* start Record list *

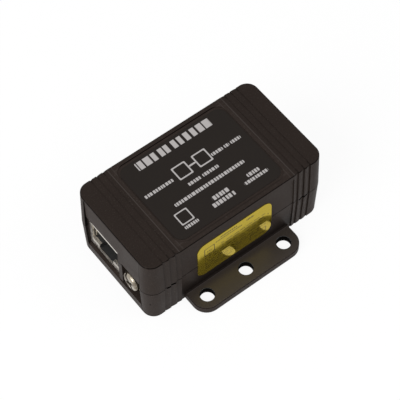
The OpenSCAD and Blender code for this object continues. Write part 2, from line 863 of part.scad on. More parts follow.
// Moulded diode that clamps the supply pairs, with a folded lead at each end
module supply_clamp() {
    lead_width = 2.1;
    lead_thickness = 0.25;
    shoulder = 1.1;
    tip = clamp_diode_length / 2 + clamp_diode_fold;
    color([0.13, 0.13, 0.14]) translate([clamp_diode_x, screw_y, board_top]) {
        rotate([90, 0, 0]) linear_extrude(clamp_diode_width, center = true) polygon([
            [-clamp_diode_length / 2 + 0.15, 0.25], [clamp_diode_length / 2 - 0.15, 0.25],
            [clamp_diode_length / 2, shoulder], [clamp_diode_length / 2 - 0.2, clamp_diode_height],
            [-clamp_diode_length / 2 + 0.2, clamp_diode_height], [-clamp_diode_length / 2, shoulder]
        ]);
        for (end = [0, 1])
            mirror([end, 0, 0])
                rotate([90, 0, 0]) linear_extrude(lead_width, center = true) polygon(strip([
                    [clamp_diode_length / 2 - 0.3, shoulder], [tip, shoulder],
                    [tip, lead_thickness / 2], [clamp_diode_length / 2 - 1.2, lead_thickness / 2]
                ], lead_thickness));
    }
}

module top_label() {
    color([0.1, 0.09, 0.08])
        translate([0, 0, pocket_floor])
            rounded_plate(top_label_length, top_label_width, label_thickness, label_corner);
}

// Label that bends with the side wall where it crosses the parting line
module side_label() {
    inner = side_panel_depth;
    outer = side_panel_depth - label_thickness;
    heights = [side_label_base, parting_height, side_label_top];
    color([0.78, 0.7, 0.2]) intersection() {
        rotate([90, 0, 90])
            linear_extrude(body_length, center = true) polygon([
                for (z = heights) [-half_width + lean_at(z) + inner, z],
                for (i = [2:-1:0]) [-half_width + lean_at(heights[i]) + outer, heights[i]]
            ]);
        translate([side_label_x, -half_width + wall, side_label_base + side_label_height / 2])
            rotate([90, 0, 0])
                rounded_plate(side_label_length, side_label_height, 2 * wall, label_corner);
    }
}

upper_housing();
lower_housing();
circuit_board();
at_jack(-1) jack_shield();  // jack_a_shield
at_jack(-1) jack_body();  // jack_a_body
at_jack(-1) jack_carrier();  // jack_a_carrier
at_jack(-1) jack_contacts();  // jack_a_contacts
at_jack(1) jack_shield();  // jack_b_shield
at_jack(1) jack_body();  // jack_b_body
at_jack(1) jack_carrier();  // jack_b_carrier
at_jack(1) jack_contacts();  // jack_b_contacts
earth_screw();
clamp_washer();
earth_bracket();
gas_tube(1);  // gas_tube_1
gas_tube(2);  // gas_tube_2
gas_tube(3);  // gas_tube_3
gas_tube(4);  // gas_tube_4
diode_array(1);  // diode_array_1
diode_array(2);  // diode_array_2
diode_array(3);  // diode_array_3
diode_array(4);  // diode_array_4
supply_clamp();
top_label();
side_label();
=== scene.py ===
"""Finishes, light and camera for an inline surge protector for a shielded network lead."""

import functools
import logging
import math
from dataclasses import dataclass
from enum import Enum

import bmesh
import bpy
from mathutils import Matrix, Vector


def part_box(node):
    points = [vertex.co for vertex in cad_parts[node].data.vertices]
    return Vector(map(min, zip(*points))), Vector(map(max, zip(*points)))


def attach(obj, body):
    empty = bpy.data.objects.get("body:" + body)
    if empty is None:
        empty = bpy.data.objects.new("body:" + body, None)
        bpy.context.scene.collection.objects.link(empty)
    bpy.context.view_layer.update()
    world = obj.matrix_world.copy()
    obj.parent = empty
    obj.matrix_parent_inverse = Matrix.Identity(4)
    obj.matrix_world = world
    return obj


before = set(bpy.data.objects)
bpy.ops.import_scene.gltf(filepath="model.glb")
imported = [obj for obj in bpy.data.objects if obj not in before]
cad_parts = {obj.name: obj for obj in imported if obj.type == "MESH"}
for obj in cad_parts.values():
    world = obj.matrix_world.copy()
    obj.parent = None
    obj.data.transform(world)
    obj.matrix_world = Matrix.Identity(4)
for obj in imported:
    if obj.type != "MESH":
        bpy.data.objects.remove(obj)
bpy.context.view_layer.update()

logging.basicConfig(level=logging.INFO, format="%(message)s")
log = logging.getLogger("surge_protector")

Colour = tuple[float, float, float]
Point = tuple[float, float, float]
Limits = tuple[float, float]
Socket = bpy.types.NodeSocket
Sockets = bpy.types.bpy_prop_collection

MM = 0.001
WHITE = (1.0, 1.0, 1.0)


def mm(*values: float) -> Point:
    """Lengths in millimetres as metres."""
    return tuple(value * MM for value in values)


def opaque(colour: object) -> object:
    """A plain colour with its fourth number, or the socket that it came as."""
    return (*colour, 1.0) if isinstance(colour, tuple) else colour


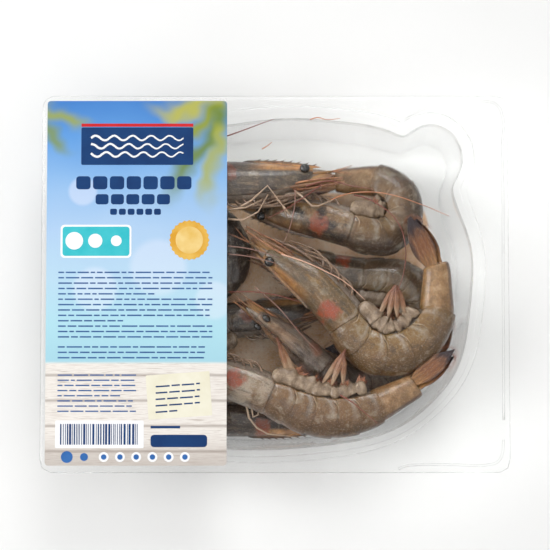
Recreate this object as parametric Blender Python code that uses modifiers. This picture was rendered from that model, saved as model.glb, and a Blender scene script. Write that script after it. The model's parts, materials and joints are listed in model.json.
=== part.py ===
"""A clear tray of nine raw shrimp, closed with a clear film that carries a printed label.

Metres, +Z up. The tray stands on its floor, with the origin under the middle of the pack.
"""

import math

import bmesh
import bpy
from mathutils import Matrix, Vector

MM = 0.001

# The pack, seen from above: +X is to the right, +Y away from the viewer.
PACK_WIDTH = 192 * MM
PACK_DEPTH = 155 * MM
PACK_CORNER = 5 * MM
SHEET = 0.6 * MM
FLANGE_Z = 37.0 * MM
GAP = 0.3 * MM

# The seal bead runs round the cavity between these two distances from its edge.
BEAD_NEAR = 2.6 * MM
BEAD_FAR = 6.0 * MM
BEAD_RISE = 0.8 * MM
BEAD_SLOPE = 0.5 * MM
RIM_WIDTH = 2.6 * MM
RIM_DROP = 0.6 * MM

# The cavity's wall, from its edge in to the floor.
WALL_INSET = 3.2 * MM
FLOOR_FILLET = 3.0 * MM
EDGE_FINENESS = 12
EDGE_POINTS_A_SPAN = 2
EDGE_LEAST = 0.9 * MM
RIM_CORNER_STEPS = 3

# The cavity's edge, anticlockwise from the right, in millimetres from the pack's middle. The
# lobe at the far right corner is a finger hold; the near side is one long round.
CAVITY_EDGE_MM = (
    (81.2, 8.0), (79.2, 19.5), (75.0, 31.0), (73.0, 39.0), (76.2, 46.5), (77.0, 53.5),
    (73.0, 62.0), (65.0, 65.6), (58.0, 63.6), (52.6, 60.7), (43.0, 64.2), (27.0, 66.6),
    (7.0, 68.0), (-9.0, 66.6), (-20.0, 65.2), (-34.0, 65.6), (-52.0, 64.6), (-66.0, 60.0),
    (-75.0, 50.0), (-79.6, 34.0), (-81.2, 12.0), (-80.4, -14.0), (-76.8, -32.0),
    (-68.0, -48.0), (-52.0, -60.0), (-30.0, -66.6), (-4.0, -68.0), (24.0, -65.8),
    (43.0, -62.0), (57.5, -54.5), (70.5, -41.5), (76.8, -29.0), (79.6, -12.0),
)

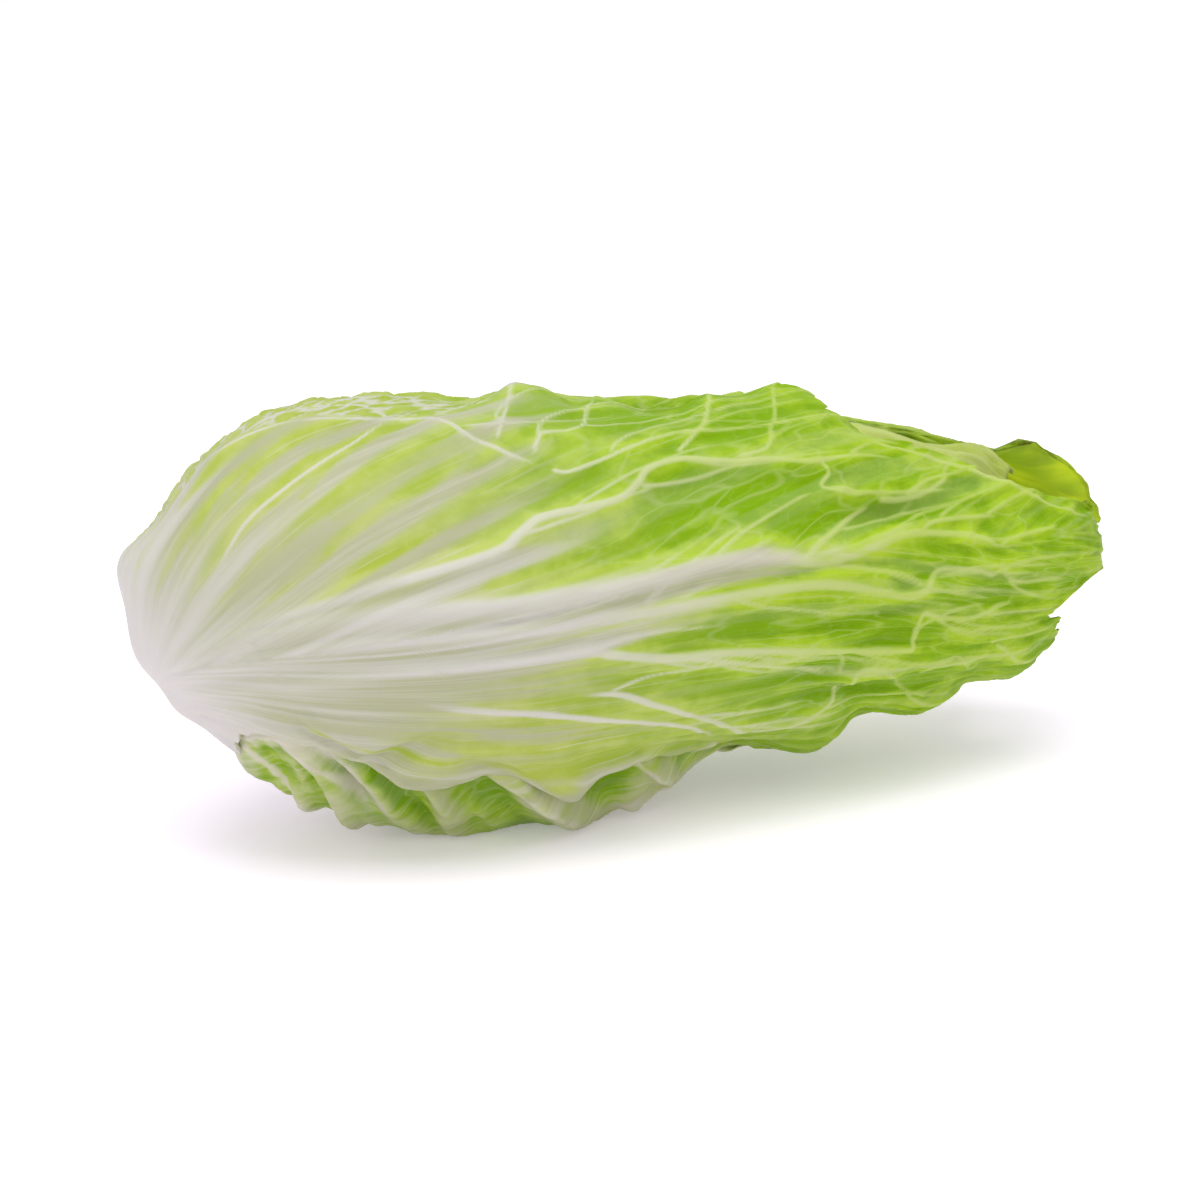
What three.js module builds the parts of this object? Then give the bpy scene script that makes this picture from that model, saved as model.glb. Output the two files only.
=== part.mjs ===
// A head of romaine lettuce lying on its side. Units are millimetres, +X runs
// from the cut butt to the leaf tips and +Z is up.
//
// Every leaf is a bent sheet in one family of nested shells. A place in the
// head is (depth, along, around): depth is 1 on the outside of the head and 0
// on its heart line, along is 0 at the butt and 1 at the tip, and around is an
// angle about the head in degrees: 0 at one side (-Y), 90 on top, -90 below.
import * as THREE from "three";

const { lerp, smoothstep, degToRad } = THREE.MathUtils;

// The head's outside is a long barrel between these two ends.
const BUTT_X = -124;
const TIP_X = 132;
// Its half width, and its axis above the floor, at equal steps from butt to tip.
const HALF_WIDTH = [58, 60, 61, 55, 47, 45, 46, 56, 66];
const AXIS_HEIGHT = [67, 63, 57.5, 53, 53, 52, 48, 48, 46];
const OVAL = 1.04; // how much wider than high a cross-section is
// The underside sags onto the floor round one place.
const SAG = 12;
const SAG_X = -28;
const SAG_REACH = 38;
const SAG_AROUND = degToRad(-102);

// The stem sits below the barrel's end and to one side, and the leaves fan out from it.
const FAN_TILT = degToRad(31);
const FAN_TURN = degToRad(-118);
const FAN_ACROSS = Math.tan(FAN_TILT / 2) * Math.cos(FAN_TURN);
const FAN_UP = Math.tan(FAN_TILT / 2) * Math.sin(FAN_TURN);

// Stem: its direction into the head, and its sizes at the cut face and at the inner end.
const STEM_DIRECTION = new THREE.Vector3(0.81, -0.24, 0.54).normalize();
const STEM_LENGTH = 50;
const BUTT_RADIUS = 14;
const STEM_TOP_RADIUS = 6;
const STEM_PROUD = 0.8; // how far the cut face stands out of the leaf bases
const STEM_INNER_DEPTH = 0.13;
const STEM_RINGS = 9;
const STEM_SIDES = 24;
const FAN_SCALE = 235; // mm over the outside for one unit of along, at the butt
const HEART_TIP = new THREE.Vector3(68, 0, 50.5);

// Leaves, from the outside in.
const LEAF_PITCH = 0.042; // depth from one leaf to the next
const BASE_THICKNESS = 0.64 * LEAF_PITCH; // the fleshy ribbed part of a leaf
const BLADE_THICKNESS = 0.4 * LEAF_PITCH;
const FLESHY = [0.2, 0.6]; // where along a leaf its flesh thins out
const BASE_GAP = 1.6; // between the stem and the leaf bases
const FIRST_TURN = 38; // where around the head the outermost leaf's midrib starts
const LEAF_TURN = 137.5; // from each leaf to the next one in
const RESTING_DEPTH = 1 - LEAF_PITCH; // the second leaf is the one that lies on the floor
const FLOOR_SCALE = 50; // mm of height for one unit of depth, above the floor

// A leaf opens between two places along it, given by opens: half of its width is baseSpread
// degrees before them and spread degrees after them, and its middle leans by baseLean and
// lean. tip and shoulder are how far along its middle and its margins reach, and flare is
// how many mm its margins stand out of the head.
const PLAIN = { opens: [0.08, 0.36], baseLean: 0, lean: 0, flare: 0 };
const OUTER = { count: 6, rows: 13, columns: 14, baseSpread: 66, spread: 96, tip: 0.92, shoulder: 0.64 };
const MIDDLE = { count: 7, rows: 10, columns: 10, baseSpread: 70, spread: 98, tip: 0.9, shoulder: 0.62 };
const HEART = { count: 10, rows: 11, columns: 11, baseSpread: 80, spread: 104, tip: 0.88, shoulder: 0.62 };
const FRONT_LEAF = {
  rows: 20,
  columns: 16,
  opens: [0.2, 0.42],
  baseSpread: 56,
  spread: 88,
  baseLean: 10,
  lean: -18,
  tip: 0.93,
  shoulder: 0.62,
  flare: 6,
};
const BACK_LEAF = { rows: 18, columns: 20, opens: [0.06, 0.26], spread: 108, lean: 10, tip: 0.93 };
const UNDER_LEAF = { rows: 18, columns: 18 };
const MARGIN_POWER = 2.6; // how round the end of a leaf is
const FLARE_WAVES = 4; // from the butt to the tip
const FLARE_FROM = [0.4, 0.6]; // where along a leaf its flare grows

// A smooth value between the numbers of a list, at a place from 0 to its last index.
function alongList(list, place) {
  const i = Math.min(Math.floor(place), list.length - 2);
  const t = place - i;
  const before = list[Math.max(i - 1, 0)];
  const after = list[Math.min(i + 2, list.length - 1)];
  const bend = 2 * before - 5 * list[i] + 4 * list[i + 1] - after;
  const twist = -before + 3 * list[i] - 3 * list[i + 1] + after;
  return 0.5 * (2 * list[i] + t * (list[i + 1] - before + t * (bend + t * twist)));
}

// A point on the outside of the head.
function outside(along, around) {
  const reach = Math.tan((Math.PI * along) / 2);
  const turn = degToRad(around);
  const across = FAN_ACROSS + reach * Math.cos(turn);
  const up = FAN_UP + reach * Math.sin(turn);
  const fromButt = 2 * Math.atan(Math.hypot(across, up));
  const side = Math.atan2(up, across);
  const place = (fromButt / Math.PI) * (HALF_WIDTH.length - 1);
  const radius = alongList(HALF_WIDTH, place) * Math.sin(fromButt);
  const x = BUTT_X + ((TIP_X - BUTT_X) * (1 - Math.cos(fromButt))) / 2;
  const y = -Math.cos(side) * radius * OVAL;
  const z = alongList(AXIS_HEIGHT, place) + Math.sin(side) * radius;
  const under = Math.max(0, Math.cos(side - SAG_AROUND)) ** 6;
  const sag = SAG * under * Math.exp(-(((x - SAG_X) / SAG_REACH) ** 2));
  return new THREE.Vector3(x, y, z - sag);
}

const BUTT = outside(0, 0);
const HEART_BASE = BUTT.clone().addScaledVector(STEM_DIRECTION, STEM_LENGTH);

// A point of the head, which is pressed flat where it would go below a height.
function place(depth, along, around, lowest) {
  const share = (1 - Math.cos(Math.PI * along)) / 2;
  const point = HEART_BASE.clone().lerp(HEART_TIP, share).lerp(outside(along, around), depth);
  point.z = Math.max(point.z, lowest);
  return point;
}

// How far along the stem's side lies at a depth.
function stemSide(depth, gap) {
  const radius = STEM_TOP_RADIUS + (BUTT_RADIUS - STEM_TOP_RADIUS) * depth;
  return (radius + gap) / (FAN_SCALE * depth);
}

function makeMesh(name, points, triangles, color) {
  const geometry = new THREE.BufferGeometry().setFromPoints(points);
  geometry.setIndex(triangles);
  geometry.computeVertexNormals();
  const material = new THREE.MeshStandardMaterial({ color, roughness: 0.6, metalness: 0 });
  const mesh = new THREE.Mesh(geometry, material);
  mesh.name = name;
  return mesh;
}

// The stem: rings from its inner end out to a flat cut face, each end closed by a fan.
function makeStem() {
  const facing = STEM_DIRECTION.clone().negate();
  const cut = BUTT.clone().addScaledVector(facing, STEM_PROUD);
  const points = [];
  const triangles = [];
  for (let ring = 0; ring <= STEM_RINGS; ring++) {
    const depth = lerp(STEM_INNER_DEPTH, 1, ring / STEM_RINGS);
    for (let side = 0; side < STEM_SIDES; side++) {
      const point = place(depth, stemSide(depth, 0), (360 * side) / STEM_SIDES, 0);
      const short = ring === STEM_RINGS ? cut.clone().sub(point).dot(facing) : 0;
      points.push(point.addScaledVector(facing, short));
    }
  }
  const middle = (ring) => {
    const sum = new THREE.Vector3();
    for (let side = 0; side < STEM_SIDES; side++) sum.add(points[ring * STEM_SIDES + side]);
    return sum.divideScalar(STEM_SIDES);
  };
  points.push(middle(0), middle(STEM_RINGS));
  for (let side = 0; side < STEM_SIDES; side++) {
    const next = (side + 1) % STEM_SIDES;
    for (let ring = 0; ring < STEM_RINGS; ring++) {
      const a = ring * STEM_SIDES + side;
      const b = ring * STEM_SIDES + next;
      triangles.push(a, b, a + STEM_SIDES, b, b + STEM_SIDES, a + STEM_SIDES);
    }
    const last = STEM_RINGS * STEM_SIDES;
    triangles.push(points.length - 2, next, side);
    triangles.push(points.length - 1, last + side, last + next);
  }
  return makeMesh("stem", points, triangles, 0xdcd3bd);
}

// A point on a leaf: s runs from base to end, t from one margin (-1) to the other (1),
// and face is 0 on its outer side and 1 on its inner side.
function leafPoint(leaf, face, s, t) {
  const start = stemSide(leaf.depth, BASE_GAP);
  const end = leaf.tip - (leaf.tip - leaf.shoulder) * Math.abs(t) ** MARGIN_POWER;
  const along = lerp(start, end, s);
  const opened = smoothstep(along, ...leaf.opens);
  const around = lerp(leaf.baseLean, leaf.lean, opened) + t * lerp(leaf.baseSpread, leaf.spread, opened);
  const wave = (1 + Math.sin(2 * Math.PI * FLARE_WAVES * along)) / 2;
  const edge = smoothstep(Math.max(Math.abs(t), s), 0.6, 1) * smoothstep(along, ...FLARE_FROM);
  const proud = (leaf.flare * edge * wave) / FLOOR_SCALE;
  const inward = face * lerp(BASE_THICKNESS, BLADE_THICKNESS, smoothstep(along, ...FLESHY));
  const layer = Math.max(0, RESTING_DEPTH - leaf.depth) + inward;
  const depth = leaf.depth + proud - inward;
  return place(depth, along, leaf.turn + around, FLOOR_SCALE * layer);
}

// A leaf: an outer and an inner face over the same grid, joined round the margin.
function makeLeaf(leaf) {
  const points = [];
  const triangles = [];
  const wide = leaf.columns + 1;
  const at = (face, row, column) => (face * (leaf.rows + 1) + row) * wide + column;
  for (const face of [0, 1]) {
    for (let row = 0; row <= leaf.rows; row++) {
      for (let column = 0; column <= leaf.columns; column++) {
        points.push(leafPoint(leaf, face, row / leaf.rows, (2 * column) / leaf.columns - 1));
      }
    }
  }
  const quad = (a, b, c, d) => triangles.push(a, b, c, a, c, d);
  for (let row = 0; row < leaf.rows; row++) {
    for (let column = 0; column < leaf.columns; column++) {
      quad(at(0, row, column), at(0, row + 1, column), at(0, row + 1, column + 1), at(0, row, column + 1));
      quad(at(1, row, column), at(1, row, column + 1), at(1, row + 1, column + 1), at(1, row + 1, column));
    }
  }
  for (let row = 0; row < leaf.rows; row++) {
    quad(at(0, row, 0), at(1, row, 0), at(1, row + 1, 0), at(0, row + 1, 0));
    const last = leaf.columns;
    quad(at(0, row + 1, last), at(1, row + 1, last), at(1, row, last), at(0, row, last));
  }
  for (let column = 0; column < leaf.columns; column++) {
    quad(at(0, 0, column + 1), at(1, 0, column + 1), at(1, 0, column), at(0, 0, column));
    const last = leaf.rows;
    quad(at(0, last, column), at(1, last, column), at(1, last, column + 1), at(0, last, column + 1));
  }
  return makeMesh(leaf.name, points, triangles, leaf.color);
}

// The leaves in order, each one turn further round and one pitch deeper.
function listLeaves() {
  const leaves = [];
  const groups = [["outer_leaf", OUTER], ["middle_leaf", MIDDLE], ["heart_leaf", HEART]];
  for (const [name, group] of groups) {
    for (let i = 0; i < group.count; i++) {
      const order = leaves.length;
      const share = order / (OUTER.count + MIDDLE.count + HEART.count - 1);
      const color = new THREE.Color(0x9cc24a).lerp(new THREE.Color(0xe6e6a0), share);
      const turn = FIRST_TURN + LEAF_TURN * order;
      const depth = 1 - LEAF_PITCH * order;
      const number = String(i + 1).padStart(2, "0");
      leaves.push({ ...PLAIN, ...group, name: `${name}_${number}`, depth, turn, color });
    }
  }
  Object.assign(leaves[0], FRONT_LEAF);
  Object.assign(leaves[1], BACK_LEAF);
  Object.assign(leaves[2], UNDER_LEAF);
  return leaves;
}

const head = new THREE.Group();
head.name = "romaine_lettuce";
head.add(makeStem());
for (const leaf of listLeaves()) head.add(makeLeaf(leaf));

// The origin is the middle of the head's footprint, on the floor.
const box = new THREE.Box3().setFromObject(head);
const middle = box.getCenter(new THREE.Vector3());
for (const mesh of head.children) mesh.position.set(-middle.x, -middle.y, -box.min.z);

export default head;
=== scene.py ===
"""A head of romaine lettuce lying on its side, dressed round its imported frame.

Blender's units are metres. The leaves are worked out in millimetres, as shells
of one family: depth is 1 on the outside of the head and 0 on its heart line,
along is 0 at the butt and 1 at the tips, and around is an angle about the head
in degrees: 0 at the side that faces -Y, 90 on top and -90 below.
"""

import math

import bpy
import numpy as np
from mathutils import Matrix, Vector


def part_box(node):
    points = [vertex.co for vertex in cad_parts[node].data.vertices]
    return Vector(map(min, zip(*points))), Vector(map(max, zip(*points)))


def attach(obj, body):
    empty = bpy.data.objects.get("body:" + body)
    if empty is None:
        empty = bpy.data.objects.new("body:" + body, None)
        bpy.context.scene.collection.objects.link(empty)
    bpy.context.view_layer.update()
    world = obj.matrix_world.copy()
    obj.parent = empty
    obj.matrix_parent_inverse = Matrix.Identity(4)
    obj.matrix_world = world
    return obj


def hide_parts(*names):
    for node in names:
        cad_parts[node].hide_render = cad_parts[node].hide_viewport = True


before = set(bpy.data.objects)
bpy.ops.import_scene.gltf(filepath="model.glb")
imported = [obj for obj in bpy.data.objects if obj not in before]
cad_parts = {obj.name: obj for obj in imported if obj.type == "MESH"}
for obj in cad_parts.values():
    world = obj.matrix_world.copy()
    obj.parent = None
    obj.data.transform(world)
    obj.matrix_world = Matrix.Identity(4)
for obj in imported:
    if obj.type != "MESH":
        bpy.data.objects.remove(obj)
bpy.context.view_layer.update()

MM = 0.001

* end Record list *

> _Description of the task_
From the entries above, copy every line that holds the word "Write".

> _Exercise answer_
The OpenSCAD and Blender code for this object continues. Write part 2, from line 863 of part.scad on. More parts follow.
Recreate this object as parametric Blender Python code that uses modifiers. This picture was rendered from that model, saved as model.glb, and a Blender scene script. Write that script after it. The model's parts, materials and joints are listed in model.json.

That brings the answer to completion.